Helms also pushed Christian moral issues: opposition to all abortion, to gay rights, and to public funding for what he called "degenerate art," such as the homoerotic photographs of Robert Mapplethorpe. And unlike some other old-style southern politicians, such as George Wallace in Alabama and Strom Thurmond in South Carolina, he never publicly disavowed his early support for segregation. He loudly opposed making Martin Luther King Jr.'s birthday on Jan. 15 a national holiday, and was a strong ally of the old apartheid government of South Africa. He still gets almost no support among the 22 per cent of North Carolina's voters who are black. His victories are always narrow - 53 to 55 per cent. "He doesn't win over his opponents," says Wrenn. "He polarizes."

Helms's recent success has been particularly frustrating for Harvey Gantt, the man who challenged him in both 1990 and 1996. Their matchups were classic battles of opposites: Gantt is a liberal African-American with a string of civil rights firsts behind him. He was the first black student to attend South Carolina's Clemson University in the 1960s, and became the first black mayor of the booming North Carolina city of Charlotte. He is an architect with a thriving commercial practice - a shining example of the so-called New South. Gantt's supporters hoped that the state's changing demographics would help him win: hundreds of thousands of professionals from the north have flocked to its high-tech industries. But both times, he lost out to the Old South, at least as represented by Helms. Analysts say that what Gantt's camp missed was that most of the newcomers were Republicans. "Jesse may not be their kind of Republican, but at least he's a Republican," says Wrenn. "They support him because they dislike him less than his opponents."

Gantt, naturally, has reflected at length on Helms's appeal. "People think he's out of touch, but he's really very much in touch with the people of North Carolina - at least the 52 or 53 per cent who vote for him," says Gantt. "He does what every little guy who thinks like him would like to do: stand at the gap and keep out the people they think are trying to change things for the worse. Jesse Helms represents exactly that kind of defiance." Helms's campaign played the race card against Gantt in 1990 by running TV ads showing a pair of white hands crumpling a job application form while a voice attacked racial quotas for jobs. Many have called him a racist, but Gantt will not: "I shy away from calling anybody that. Let's just say that Jesse has never failed to use any form of wedge issue or divisive issue to advance his point of view. And that leaves a legacy of bitterness."

Now, Helms has taken his stand against Weld's nomination as U.S. ambassador to Mexico, and few expect him to yield. Weld went so far as to resign as governor of Massachusetts on July 29 to press his fight for the position (and, say some analysts, to position himself for an eventual bid for the presidency). What infuriates his supporters is that Helms will not even allow the foreign relations committee to hear Weld out, but simply refuses to hold a hearing.
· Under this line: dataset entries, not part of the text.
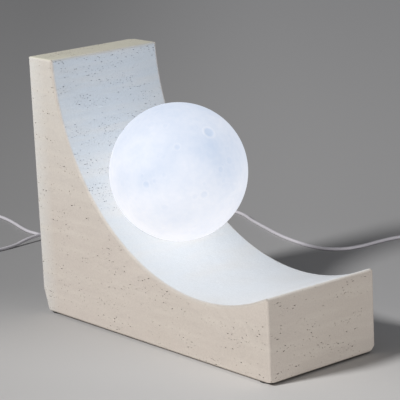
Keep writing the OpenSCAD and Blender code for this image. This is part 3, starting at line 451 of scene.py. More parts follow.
@dataclass(frozen=True)
class CastStone(Finish):
    """Cast stone, honed by hand: warm clouds, level streaks of the pour, sand specks and pin pores.

    Attributes:
        streak: The colour of the paler streaks.
        pore: The colour inside the pin pores.
        edge: The colour towards the left end, paler and cooler as a painted highlight.
        slide: The colour of the slide, painted cooler and paler to stand in for the globe's light on it.
        toe: The colour of the slide towards its toe, painted paler still as painted light there.
        wear_and_edge_shade: The colour of the rounded edge along the slide, painted shade that dims its
            highlight.
        crown: The colour towards the top, where the fine grains settled last.
        painted_top_light: The colour of the top face, painted paler and yellower to stand in for light
            from above.
        streak_mm: The height of a streak.
        streak_run_mm: The length of a streak.
        sand_mm: The size of the sand specks, drawn coarser than real sand so that they show.
        hand_mm: The size of the low waves that honing by hand leaves.
        hand_run: The scale of those waves along the level, which draws them out.
        hand_share: Their height as a share of the sand's.
        pore_mm: The spacing of the pin pores.
        pore_share: The same for a pore, below nought because it sinks.
    """

    streak: str = "#D3CBC0"
    pore: str = "#9E9283"
    edge: str = "#D0CECA"
    slide: str = "#C2C4C4"
    toe: str = "#E7E3DD"
    wear_and_edge_shade: str = "#BDB4AA"
    crown: str = "#C8C2BA"
    painted_top_light: str = "#D3D0BF"
    streak_mm: float = 7.0
    streak_run_mm: float = 70.0
    sand_mm: float = 1.3
    hand_mm: float = 4.5
    hand_run: float = 0.55
    hand_share: float = 1.6
    pore_mm: float = 3.2
    pore_share: float = -1.5
    depth_mm: float = 0.16

    def zones(self, tree: Tree, spot: Socket, sand: Node, pores: Node) -> dict[str, Node]:
        """Works out how strongly each zone of the stone shows at every place.

        Args:
            tree: The material's tree.
            spot: The place, in metres.
            sand: The pattern of the sand specks.
            pores: The pattern of the pin pores.

        Returns:
            The weight of each zone by name.
        """
        run = self.streak_mm / self.streak_run_mm
        level = add_node(tree, "ShaderNodeMapping", {"Vector": spot, "Scale": (run, run, 1.0)})
        streaks = add_node(tree, NOISE, sized(level, self.streak_mm, Detail=3.0))
        at = add_node(tree, "ShaderNodeSeparateXYZ", {0: spot}).outputs
        aside = add_node(tree, MATH, {0: at["Y"]}, operation="ABSOLUTE")
        flat = add_node(tree, VECTORS, {0: spot, 1: (1.0, 0.0, 1.0)}, operation="MULTIPLY")
        off_axis, off_globe = (
            add_node(tree, VECTORS, {0: start, 1: tuple(c * MM for c in middle)}, operation="DISTANCE")
            for start, middle in ((flat, (Stone.slide_x, 0.0, Stone.slide_z)), (spot, Globe.middle)))
        arc, side = Stone.slide_radius, Stone.half_width
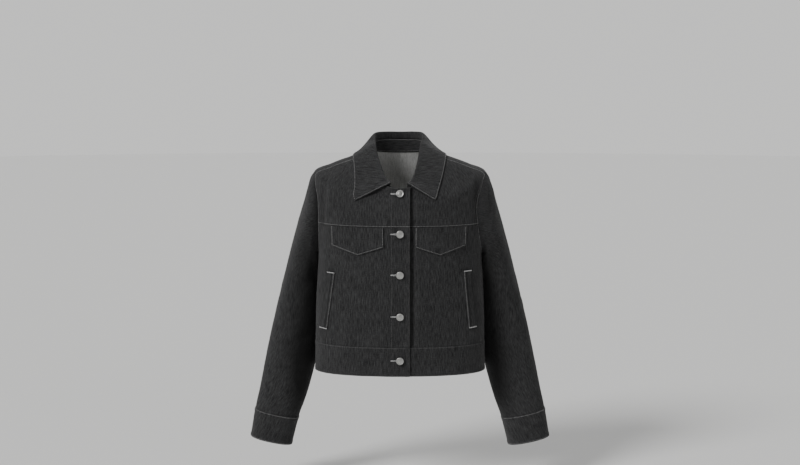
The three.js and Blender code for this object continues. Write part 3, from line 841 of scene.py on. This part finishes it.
def sleeve_surface(angle, v, edge):
    points = plain_sleeve(angle, v)
    here, to_hole = armhole(angle[:, :1], edge)
    fade = np.maximum(0, 1 - v / CAP_ROWS) ** 2
    points = points + (here - plain_sleeve(angle[:, :1], 0)) * fade[..., None]
    points = points - to_hole * ARM_TUCK * np.maximum(0, 1 - 4 * v)[..., None]
    side = body_half_width(points[..., 1], points[..., 2])
    down = RINGS["z_side"][UNDERARM] - points[..., 2]
    beside = np.maximum(points[..., 0], side + BODY_CLEAR)
    touching = smoothstep(-np.cos(angle), 0.4, 0.9) * smoothstep(down, 0, 8) * (1 - smoothstep(down, 40, 90))
    beside = beside - np.clip(beside - side - BODY_TOUCH, 0, MOST_INWARDS) * touching
    points[..., 0] = np.where(down > 0, beside, points[..., 0])
    return points


def sleeve_rows(start, end):
    """Rows down the sleeve, even along its outer line."""
    fine = np.linspace(start, end, 400)
    length = arc_lengths(plain_sleeve(0.0, fine), 0)
    return np.interp(stations(length[-1]) * length[-1], length, fine)


print("wrist, mm:", plain_sleeve(0.0, CUFF_TOP).round(1))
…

All 45 Democrats in the Senate signed a petition urging him to compromise, as did eight Republicans. Senator Richard Lugar of Indiana, a leading Republican, went so far as to say that Helms was acting like a "dictator."

The fight will stretch into the fall. The Clinton administration has promised to keep pressing for Weld's nomination once the Senate returns from its summer recess in September, but few observers expect Helms to lose. Weld flouted the accepted rules of behavior for confirmation hearings by publicly defying Helms, and the White House has more to lose by offending him than it does by letting Weld's nomination die. The result is a messy squabble between moderate and conservative Republicans - one that delights Democrats and underlines the power of the man who is proud to call himself "Senator No."